The First is grappling with the wrath of God and the second who are the unrighteous
You see, Last week we ended off with the passage often quoted in Romans.
Paul was not ashamed of the Gospel of God.
He was clear in what the Gospel was, what it did for us, and who it is about.
The righteous shall live by faith.
In today’s passage, there is a turning of what the Gospel is not.
God’s view of the ungodly and His response to the ungodly.
One person wrote,
Ungodliness means anything in us that fails to glorify God and to worship Him and to make Him supreme in our own lives, and in the lives of others.-
David Martyn Lloyd-Jones
So with that in mind, turn with me to the second part of this chapter and let’s read it together.
Let’s take a moment to pray.
Father God, these are words that we need to hear this morning, They are words that show your character and holiness in the presence of our hearts, mind, and action.
Lord open our hearts to your words written down for us to understand.
Examine our hearts this day as we take a few moments to see your love in action for those who choose to live by their own futility of thought.
Lord help us to be wise, not in our own eyes, but to have the very eyes of God in our lives.
And as we spend time in these scriptures this morning, may you convict us of our own unrighteousness so that we can truly be described as righteous people living by faith.
Amen
The Wrath of God
In today’s world, it is difficult to talk bout the Wrath of God.
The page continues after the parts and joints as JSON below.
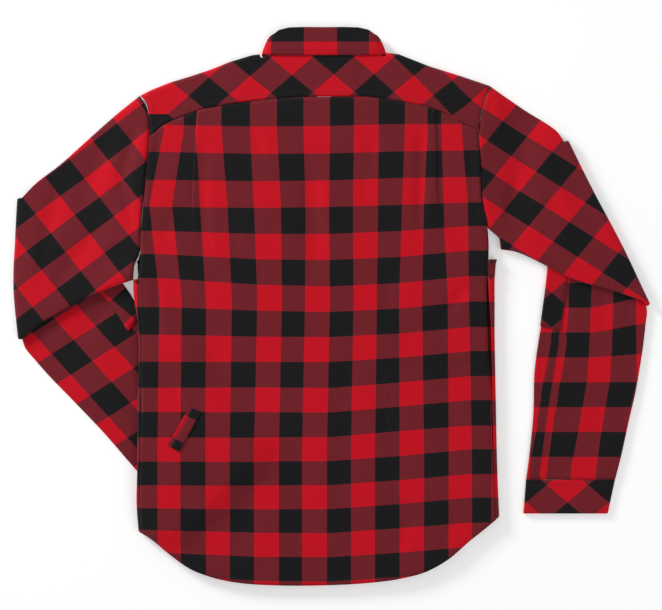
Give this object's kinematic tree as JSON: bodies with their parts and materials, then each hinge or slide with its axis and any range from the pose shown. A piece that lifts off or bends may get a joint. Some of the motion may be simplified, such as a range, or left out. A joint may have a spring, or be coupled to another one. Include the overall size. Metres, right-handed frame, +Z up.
{
  "type": "riding shirt",
  "caption": "Long-sleeved checked riding shirt laid face down, sleeves folded under at the elbows, with bias yoke, shirt-tail hem, rear side-entry pocket, welt and vent eyelets.",
  "frame": {"origin": "middle of the shirt's footprint, on the surface it lies on", "axes": "+X to the wearer's right as seen from behind, +Y from hem to neck, +Z up out of the back"},
  "size_m": [0.9558, 0.837, 0.0214],
  "materials": {
    "check_cloth": "brushed cotton twill in a red and black buffalo check",
    "button": "dark four-hole resin",
    "eyelet_metal": "black-lacquered brass"
  },
  "bodies": {
    "root": {"back_panel": "check_cloth", "front_left": "check_cloth", "front_right": "check_cloth", "yoke": "check_cloth", "sleeve_left": "check_cloth", "sleeve_right": "check_cloth", "cuff_left": "check_cloth", "cuff_right": "check_cloth", "elbow_patch_left": "check_cloth", "elbow_patch_right": "check_cloth", "collar_leaf": "check_cloth", "collar_stand": "check_cloth", "welt": "check_cloth", "rear_pocket": "check_cloth", "button_1": "button", "button_2": "button", "button_3": "button", "button_4": "button", "button_5": "button", "button_6": "button", "button_7": "button", "cuff_button_left": "button", "cuff_button_right": "button", "eyelet_left_upper": "eyelet_metal", "eyelet_left_lower": "eyelet_metal", "eyelet_right_upper": "eyelet_metal", "eyelet_right_lower": "eyelet_metal"}
  },
  "joints": []
}
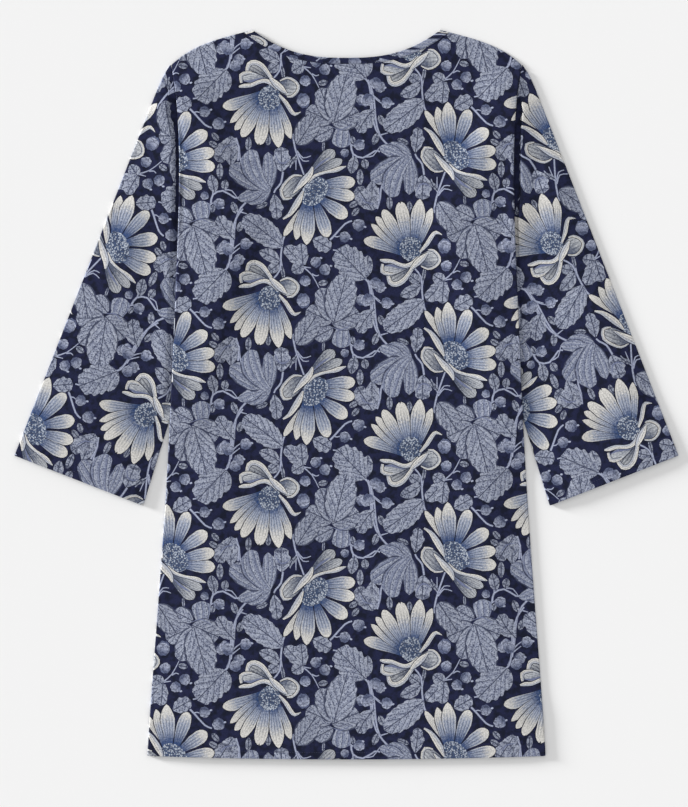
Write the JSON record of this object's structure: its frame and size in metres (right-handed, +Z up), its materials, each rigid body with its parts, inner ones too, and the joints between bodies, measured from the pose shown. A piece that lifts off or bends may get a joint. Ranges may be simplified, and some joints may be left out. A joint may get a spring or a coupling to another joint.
{
  "type": "tunic top",
  "caption": "Long flared tunic top with bracelet sleeves, a shallow bound neck and narrow turned hems, laid out flat with its back up.",
  "frame": {"origin": "on the surface that the tunic lies on, below the middle of its length and width", "axes": "+Z up from the surface through the layers, +Y from the hem to the neck, +X to the right as the back is seen from above"},
  "size_m": [0.8632, 0.9479, 0.0079],
  "materials": {
    "body_cloth": "matte",
    "sleeve_cloth": "matte",
    "binding_cloth": "matte"
  },
  "bodies": {
    "root": {"back_panel": "body_cloth", "front_panel": "body_cloth", "left_sleeve": "sleeve_cloth", "right_sleeve": "sleeve_cloth", "back_neck_binding": "binding_cloth", "front_neck_binding": "binding_cloth"}
  },
  "joints": []
}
It seems cruel, hard, harsh, afterall do we not serve a God of Love.
We love to talk about the God of love, His compassion for all and everything that He has created, but Paul’s words wring out loud this morning and we cannot miss it.
I read this in researching this verses,
The Preacher’s Commentary Series, Volume 29: Romans (Chapter Two: First, the Bad News)
The moment we embark on a study of the Roman epistle we are confronted with the statement that the wrath of God is part of the righteousness of God—a concept so unnerving to many and distasteful to others that innumerable attempts have been made to avoid the subject.
Even a cursory glance at Paul’s argument, however, will show that any attempt to avoid what he had to say about the wrath of God at the beginning of his presentation of the gospel would be disastrous.
The answer to the problem of the “wrath of God” is to be found in understanding it, not avoiding it.
Paul states,
so to understand this wrath, we need to know what is also important is the link between Paul’s words found in vs 17 and his now new thought in 18.
The two are tied together.
Linked.
First, you need to fully understand the cost of payment Christ has done for us, we must truly understand what we have been saved from.
RC Sproul puts it this way,
People today are not particularly concerned about the gospel because they do not know anything about the law of God, and they are not at all familiar with their hit the revelation of his wrath.
If people were sensitive to the manifestation of God's anger towards them, they would be so moved by enlightened self-interest that they would flee as fast as they could to hear the gospel, but their necks have become so hardened, their hearts so calcifies, that they have No Fear of God.- RC Sproul “Romans”
Let me put in terms that apply to me,
If I were to head out on the highway, and saw the speed sign at 120 kmh.
If I travel 122KMH.
Am I breaking the law?
Yes.
I then pass a police cruiser with radar on my car, it reads that I am going 122Kmh
Does he stop me, pull me over, and do I receive the penalty of my trespass?
Probably not,
Am I still guilty, yes.
Should I pay the penalty, I should.
But I have been given grace that moment.
When we say that God’s unconditional love covers all, we can, and in some cases look at the sin in our lives like that of the speeding.
Grace will cover it.
God will overlook it.
It’s not that Bad.
We begin to loose sight of God’s wrath because of his Holiness.
How fast can I go, before I am guilty of speeding?
How fast can I go before I break the law?
How Fast can I go before I get stopped?
How fast can I go before I get a ticket and not a warning?
Now if you are thinking through this logically, and your answer has changed for each question, you have either tried this and have been caught or you miss the point.
Speeding is going over the posted sign, period.
You have broken the Law.
Paul will show us later in his letter that
You see,
we fall short of the glory of God and will experience the wrath of God, unless we come to experience the power of salvation,
The wage or payment of the sin in our life, is the cost of the wrath of God.
An eternity without the power of God.
The beauty is that the Free Gift of God, paid in full by Christ’s work on the cross, has taken the wrath of God off of us.
When we turn to him.
A second point about this verse is the way these verses speak to time.
So often we look at these verses and look at this verse in an eschatological event.
An event that will happen in the future and not that of the present.
One thing you must understand that Paul is bringing to the forefront a present working of righteousness and unrighteousness and God’s response to both in the present.
Paul uses the same greek word in both verses to describe a public revealing of things that were once hidden, but now are not.
Both Righteousness and unrighteousness is being revealed and God is the one that is doing the revealing.